» **SET EXERCISE**
Reproduce exactly and only the lines running from the one with "back_frame_screws();" through the one with "way that wood", both end lines included.

» **DATA BLOCK**
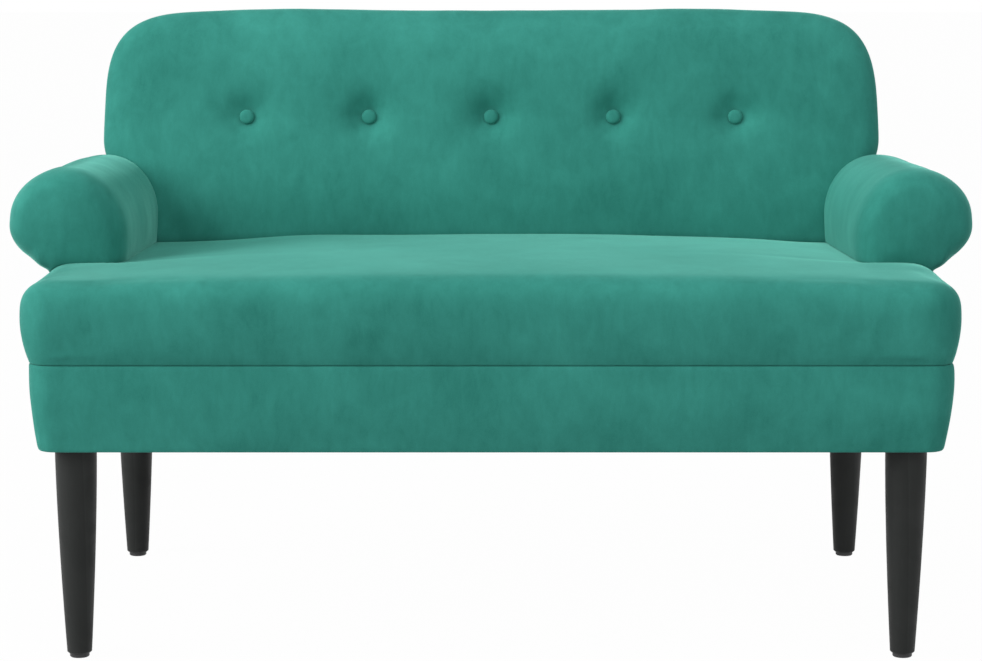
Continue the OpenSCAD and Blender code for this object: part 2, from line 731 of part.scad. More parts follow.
module base_band_cover() {
    color(velvet_dark) framed() difference() {
        band_form();
        round_block(rail_out_x + fit, rail_out_y + fit, base_corner_r - band_wall + fit, rail_z, seam_z + 1);
        block(-rail_out_x + hem_w, rail_out_x - hem_w, -rail_out_y + hem_w, rail_out_y - hem_w,
            base_z - 1, seam_z + 1);
    }
}

dust_inset = 12;

module dust_cover() {
    color(cloth_black) framed() difference() {
        block(-half_w + dust_inset, half_w - dust_inset, -half_d + dust_inset, half_d - dust_inset,
            dust_z, base_z);
        at_legs() rod_z(0, 0, dust_z - 1, base_z + 1, stud_r + fit);
    }
}

staple_l = 12;
staple_w = 1.2;
staple_t = 0.7;
staple_pitch = 70;
staple_in = 22;
staple_clear = leg_inset + leg_top_r + staple_l;

module dust_cover_staples() {
    nx = floor((half_w - staple_clear) / staple_pitch);
    ny = floor((half_d - staple_clear) / staple_pitch);
    color(zinc) framed() for (s = [-1, 1]) {
        for (k = [-nx:nx]) translate([k * staple_pitch, s * (half_d - staple_in), dust_z - staple_t / 2])
            cube([staple_l, staple_w, staple_t], center = true);
        for (k = [-ny:ny]) translate([s * (half_w - staple_in), k * staple_pitch, dust_z - staple_t / 2])
            cube([staple_w, staple_l, staple_t], center = true);
    }
}

// Legs
glide_nail_r = 1.8;
glide_nail_l = 15;
leg_chamfer = 1.5;
leg_steps = 16;

// Radius of a leg at the share h of its height
function leg_r(h) = leg_top_r - (leg_top_r - leg_foot_r) * pow(1 - h, leg_taper);

module leg(sx, sy) {
    side = [for (k = [0:leg_steps]) let (h = leg_chamfer / leg_h + k / leg_steps * (1 - leg_chamfer / leg_h))
        [leg_r(h), h * leg_h]];
    color(leg_black) framed() translate([sx * leg_x, sy * leg_y, glide_h]) difference() {
        rotate_extrude() polygon(concat([[0, 0], [leg_foot_r - leg_chamfer, 0]], side, [[0, leg_h]]));
        rod_z(0, 0, leg_h - stud_depth - hole_gap, leg_h + 1, stud_r + hole_gap);
        rod_z(0, 0, -1, glide_nail_l + hole_gap, glide_nail_r + hole_gap);
    }
}

module leg_glides() {
    color(leg_black) framed() at_legs() {
        rotate_extrude() polygon([[0, 0], [glide_r - 1, 0], [glide_r, 1], [glide_r, glide_h],
            [glide_nail_r, glide_h], [glide_nail_r, glide_h + glide_nail_l], [0, glide_h + glide_nail_l]]);
    }
}

module leg_studs() {
    color(zinc) framed() at_legs() rod_z(0, 0, dust_z - stud_depth, block_top_z + 6, stud_r);
}

module leg_t_nuts() {
    color(zinc) framed() at_legs() translate([0, 0, block_top_z + leg_nut_flange_t])
        press_nut(stud_r + hole_gap / 2, leg_nut_barrel_r, leg_nut_flange_r, leg_nut_flange_t,
            leg_nut_l + leg_nut_flange_t);
}

// Arms
arm_rail_w = 36;
arm_rail_h = 25;
arm_rail_rise = 8;
arm_foot_z = rim_z + 1;

module arm_cover(side) {
    color(velvet) framed() on_side(side) difference() {
        arm_form();
        arm_plate(arm_wadding - fit, board_1_y - fit, board_2_y + arm_board_t + fit, rim_z - arm_plate_reach);
    }
}

module arm_board(side, y) {
    color(plywood) framed() difference() {
        on_side(side) {
            arm_plate(arm_wadding, y, y + arm_board_t, arm_foot_z);
            block(tang_x, rail_in_x, y, y + arm_board_t, tang_z, rim_z + arm_rail_h);
        }
        at_arm_bolts(side) translate([0, 0, -rail_t - tang_w - 1])
            cylinder(r = bolt_r + hole_gap, h = tang_w + 2);
    }
}

module arm_top_rail_block() {
    block(roll_x - arm_rail_w / 2, roll_x + arm_rail_w / 2, board_1_y + arm_board_t, board_2_y,
        roll_z + arm_rail_rise, roll_z + arm_rail_rise + arm_rail_h);
}

module arm_base_rail_block() {
    block(tang_x, tang_x + arm_rail_w, board_1_y + arm_board_t, board_2_y, arm_foot_z, arm_foot_z + arm_rail_h);
}

module arm_top_rail(side) {
    color(pine) framed() on_side(side) arm_top_rail_block();
}

module arm_base_rail(side) {
    color(pine) framed() on_side(side) arm_base_rail_block();
}

module arm_foam(side) {
    color(foam_cream) framed() on_side(side) difference() {
        arm_plate(arm_wadding, board_1_y + arm_board_t, board_2_y, arm_foot_z);
        arm_top_rail_block();
        arm_base_rail_block();
    }
}

module arm_bolts() {
    color(zinc) framed() for (s = [-1, 1]) at_arm_bolts(s) bolt(tang_w);
}

module arm_bolt_washers() {
    color(zinc) framed() for (s = [-1, 1]) at_arm_bolts(s) washer(tang_w);
}

module arm_bolt_t_nuts() {
    color(zinc) framed() for (s = [-1, 1]) at_arm_bolts(s)
        press_nut(bolt_r + hole_gap / 2, nut_barrel_r, nut_flange_r, nut_flange_t, nut_l);
}

// Back
bottom_rail_v = 28;
top_rail_v = pocket_l - back_rail_h;
middle_rail_v = button_v - back_rail_h / 2;
frame_half_w = back_half_w - back_side_wadding;
stile_x = frame_half_w - stile_w;
post_top_v = pocket_l - 8;
toggle_r = 9;
toggle_t = 3;
knot_r = 2.4;

// Distance of a screw from the edge of a rail or stile
screw_edge = 8;

// Screws that hold the three rails on the stiles and posts
module back_screws(gap = 0) {
    outer_x = stile_x + screw_edge;
    for (x = [-outer_x, -post_x, post_x, outer_x], v = [bottom_rail_v, middle_rail_v, top_rail_v])
        translate([0, back_y, rim_z]) rotate([-back_lean, 0, 0])
            translate([x, back_rail_w, v + screw_edge]) rotate([-90, 0, 0]) screw(gap);
}

// The holes that the buttons' threads run through
module thread_holes(w0, w1) {
    for (x = button_xs) lean_rod(x, button_v, w0, w1, twine_r + fit);
}

module back_cover() {
    color(velvet) framed() difference() {
        back_form();
        back_plate(back_side_wadding - fit, foam_w - fit, back_t + 1);
        thread_holes(-back_crown - 5, foam_w + 1);
    }
}

module back_foam() {
    color(foam_cream) framed() difference() {
        intersection() {
            back_plate(back_side_wadding, foam_w, strap_w0);
            above_rim();
        }
        thread_holes(foam_w - 1, strap_w0 + 1);
    }
}

module back_webbing() {
    color(strap_tan) framed() for (k = [0:button_count]) {
        x = (k - button_count / 2) * button_pitch;
        lean_bar(x - strap_w / 2, x + strap_w / 2, bottom_rail_v + 5, pocket_l - 5, strap_w0, back_rail_w);
    }
}

module back_top_rail() {
    color(pine) framed() difference() {
        intersection() {
            back_plate(back_side_wadding, back_rail_w, post_w0);
            lean_bar(-frame_half_w, frame_half_w, top_rail_v, back_l, back_rail_w - 1, post_w0 + 1);
        }
        back_screws(hole_gap);
    }
}

module back_middle_rail() {
    color(pine) framed() difference() {
        lean_bar(-frame_half_w, frame_half_w, middle_rail_v, middle_rail_v + back_rail_h, back_rail_w, post_w0);
        back_screws(hole_gap);
        thread_holes(back_rail_w - 1, post_w0 + 1);
    }
}

module back_bottom_rail() {
    color(pine) framed() difference() {
        lean_bar(-frame_half_w, frame_half_w, bottom_rail_v, bottom_rail_v + back_rail_h, back_rail_w, post_w0);
        back_screws(hole_gap);
    }
}

module back_stile(side) {
    color(pine) framed() difference() {
        intersection() {
            back_plate(back_side_wadding, post_w0, panel_w);
            on_side(side)
                lean_bar(stile_x, frame_half_w + 5, bottom_rail_v + 2, back_l, post_w0 - 1, panel_w + 1);
        }
        back_screws(hole_gap);
    }
}

module back_post(side) {
    kink_z = rim_z - (back_y + post_w0 / cos(back_lean) - post_front_y) / tan(back_lean);
    outline = [[post_front_y, tang_z], [rail_in_y, tang_z], [rail_in_y, kink_z],
        lean_point(panel_w, post_top_v), lean_point(post_w0, post_top_v), [post_front_y, kink_z]];
    color(pine) framed() difference() {
        translate([side * post_x - post_w / 2, 0, 0]) rotate([90, 0, 90]) linear_extrude(height = post_w)
            polygon(outline);
        back_screws(hole_gap);
        at_back_bolts() translate([0, 0, -rail_t - post_foot_d - 1])
            cylinder(r = bolt_r + hole_gap, h = post_foot_d + 2);
    }
}

module back_frame_screws() {
    color(zinc) framed() back_screws();
}

module back_outer_panel() {
    color(velvet_dark) framed() intersection() {
        back_plate(back_side_wadding, panel_w, panel_w + panel_t);
        above_rim();
    }
}

module back_buttons() {
    dome = [for (a = [0:15:90]) [button_r * pow(cos(a), 0.7), 2 + (button_t - 2) * sin(a)]];
    color(velvet) framed() for (x = button_xs)
        translate([0, back_y, rim_z]) rotate([-back_lean, 0, 0])
            translate([x, tuft_floor - fit, button_v]) rotate([90, 0, 0])
                rotate_extrude() polygon(concat([[0, 0], [button_r - 1.5, 0]], dome));
}

module back_button_threads() {
    knot_w = post_w0 + toggle_t + knot_r + hole_gap;
    color(strap_tan) framed() for (x = button_xs) {
        lean_rod(x, button_v, tuft_floor - fit, knot_w, twine_r);
        translate([0, back_y, rim_z]) rotate([-back_lean, 0, 0]) translate([x, knot_w, button_v])
            sphere(r = knot_r);
    }
}

module back_button_toggles() {
    color(cloth_black) framed() for (x = button_xs) difference() {
        lean_rod(x, button_v, post_w0, post_w0 + toggle_t, toggle_r);
        lean_rod(x, button_v, post_w0 - 1, post_w0 + toggle_t + 1, twine_r + hole_gap);
    }
}

module back_bolts() {
    color(zinc) framed() at_back_bolts() bolt(post_foot_d);
}

module back_bolt_washers() {
    color(zinc) framed() at_back_bolts() washer(post_foot_d);
}

module back_bolt_t_nuts() {
    color(zinc) framed() at_back_bolts()
        press_nut(bolt_r + hole_gap / 2, nut_barrel_r, nut_flange_r, nut_flange_t, nut_l);
}

seat_frame_front_rail();
seat_frame_rear_rail();
seat_frame_side_rail(-1);  // seat_frame_side_rail_left
seat_frame_side_rail(1);  // seat_frame_side_rail_right
seat_frame_cross_rail();
seat_corner_blocks();
seat_frame_screws();
seat_webbing_front_to_rear();
seat_webbing_side_to_side();
seat_foam();
seat_cover();
base_band_cover();
dust_cover();
dust_cover_staples();
leg(-1, -1);  // leg_front_left
leg(1, -1);  // leg_front_right
leg(-1, 1);  // leg_rear_left
leg(1, 1);  // leg_rear_right
leg_studs();
leg_t_nuts();
leg_glides();
arm_cover(-1);  // arm_cover_left
arm_cover(1);  // arm_cover_right
arm_foam(-1);  // arm_foam_left
arm_foam(1);  // arm_foam_right
arm_board(-1, board_1_y);  // arm_front_board_left
arm_board(1, board_1_y);  // arm_front_board_right
arm_board(-1, board_2_y);  // arm_rear_board_left
arm_board(1, board_2_y);  // arm_rear_board_right
arm_top_rail(-1);  // arm_top_rail_left
arm_top_rail(1);  // arm_top_rail_right
arm_base_rail(-1);  // arm_base_rail_left
arm_base_rail(1);  // arm_base_rail_right
arm_bolts();
arm_bolt_washers();
arm_bolt_t_nuts();
back_cover();
back_foam();
back_webbing();
back_top_rail();
back_middle_rail();
back_bottom_rail();
back_stile(-1);  // back_stile_left
back_stile(1);  // back_stile_right
back_post(-1);  // back_post_left
back_post(1);  // back_post_right
back_frame_screws();
back_outer_panel();
back_buttons();
back_button_threads();
back_button_toggles();
back_bolts();
back_bolt_washers();
back_bolt_t_nuts();
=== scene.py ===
"""Looks of a two-seat settee: velvet over wadding, covered buttons, black legs and the frame inside."""
import logging
import math
from dataclasses import dataclass, field
from enum import Enum
from typing import Iterable, Sequence

import bmesh
import bpy
import numpy as np
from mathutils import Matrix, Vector


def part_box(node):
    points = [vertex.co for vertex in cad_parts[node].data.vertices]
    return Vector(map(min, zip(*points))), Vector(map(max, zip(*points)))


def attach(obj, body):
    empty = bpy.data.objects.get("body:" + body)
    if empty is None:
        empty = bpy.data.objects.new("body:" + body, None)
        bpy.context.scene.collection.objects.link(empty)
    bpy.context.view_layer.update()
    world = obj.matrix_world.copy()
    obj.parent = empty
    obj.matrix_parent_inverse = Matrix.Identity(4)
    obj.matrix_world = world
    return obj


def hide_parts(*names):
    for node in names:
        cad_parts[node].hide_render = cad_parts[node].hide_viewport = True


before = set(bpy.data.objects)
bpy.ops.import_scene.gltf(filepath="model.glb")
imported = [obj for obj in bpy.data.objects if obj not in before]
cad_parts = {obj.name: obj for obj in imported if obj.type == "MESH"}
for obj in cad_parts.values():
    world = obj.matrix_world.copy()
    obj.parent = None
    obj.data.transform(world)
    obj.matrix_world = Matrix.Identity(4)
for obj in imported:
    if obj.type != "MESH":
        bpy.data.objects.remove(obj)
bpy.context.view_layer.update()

LOG = logging.getLogger("settee")
# Name of the point attribute that carries painted shade in creases, seams and tufts; the velvet darkens its
# colour by it.
BODY = "root"
CREASE_SHADE = "crease_shade"
Array = np.ndarray
Colour = tuple[float, float, float]
Span = tuple[float, float]
Profile = tuple[Span, ...]
Waves = tuple[tuple[float, int, float], ...]
Socket = bpy.types.NodeSocket
Tree = bpy.types.NodeTree
Piece = bpy.types.Object


class Grain(Enum):
    """The way that wood grain runs, as the stretch of a pattern along X, Y and Z."""

    ACROSS = (0.06, 1.0, 1.0)
    DEEP = (1.0, 0.06, 1.0)
    UPRIGHT = (1.0, 1.0, 0.06)


class Side(Enum):
    """A side of the settee as a viewer in front sees it."""

    LEFT = -1
    RIGHT = 1

    @property
    def word(self) -> str:
        """The side's word in the names of pieces."""
        return self.name.lower()


def linear(red: int, green: int, blue: int) -> Colour:
    """Turns a display colour, each part from 0 to 255, into the linear one that a shader takes."""
    parts = (c / 255 for c in (red, green, blue))
    return tuple(c / 12.92 if c <= 0.04045 else ((c + 0.055) / 1.055) ** 2.4 for c in parts)


# Shader nodes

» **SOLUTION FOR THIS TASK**
back_frame_screws();
back_outer_panel();
back_buttons();
back_button_threads();
back_button_toggles();
back_bolts();
back_bolt_washers();
back_bolt_t_nuts();
=== scene.py ===
"""Looks of a two-seat settee: velvet over wadding, covered buttons, black legs and the frame inside."""
import logging
import math
from dataclasses import dataclass, field
from enum import Enum
from typing import Iterable, Sequence

import bmesh
import bpy
import numpy as np
from mathutils import Matrix, Vector


def part_box(node):
    points = [vertex.co for vertex in cad_parts[node].data.vertices]
    return Vector(map(min, zip(*points))), Vector(map(max, zip(*points)))


def attach(obj, body):
    empty = bpy.data.objects.get("body:" + body)
    if empty is None:
        empty = bpy.data.objects.new("body:" + body, None)
        bpy.context.scene.collection.objects.link(empty)
    bpy.context.view_layer.update()
    world = obj.matrix_world.copy()
    obj.parent = empty
    obj.matrix_parent_inverse = Matrix.Identity(4)
    obj.matrix_world = world
    return obj


def hide_parts(*names):
    for node in names:
        cad_parts[node].hide_render = cad_parts[node].hide_viewport = True


before = set(bpy.data.objects)
bpy.ops.import_scene.gltf(filepath="model.glb")
imported = [obj for obj in bpy.data.objects if obj not in before]
cad_parts = {obj.name: obj for obj in imported if obj.type == "MESH"}
for obj in cad_parts.values():
    world = obj.matrix_world.copy()
    obj.parent = None
    obj.data.transform(world)
    obj.matrix_world = Matrix.Identity(4)
for obj in imported:
    if obj.type != "MESH":
        bpy.data.objects.remove(obj)
bpy.context.view_layer.update()

LOG = logging.getLogger("settee")
# Name of the point attribute that carries painted shade in creases, seams and tufts; the velvet darkens its
# colour by it.
BODY = "root"
CREASE_SHADE = "crease_shade"
Array = np.ndarray
Colour = tuple[float, float, float]
Span = tuple[float, float]
Profile = tuple[Span, ...]
Waves = tuple[tuple[float, int, float], ...]
Socket = bpy.types.NodeSocket
Tree = bpy.types.NodeTree
Piece = bpy.types.Object


class Grain(Enum):
    """The way that wood grain runs, as the stretch of a pattern along X, Y and Z."""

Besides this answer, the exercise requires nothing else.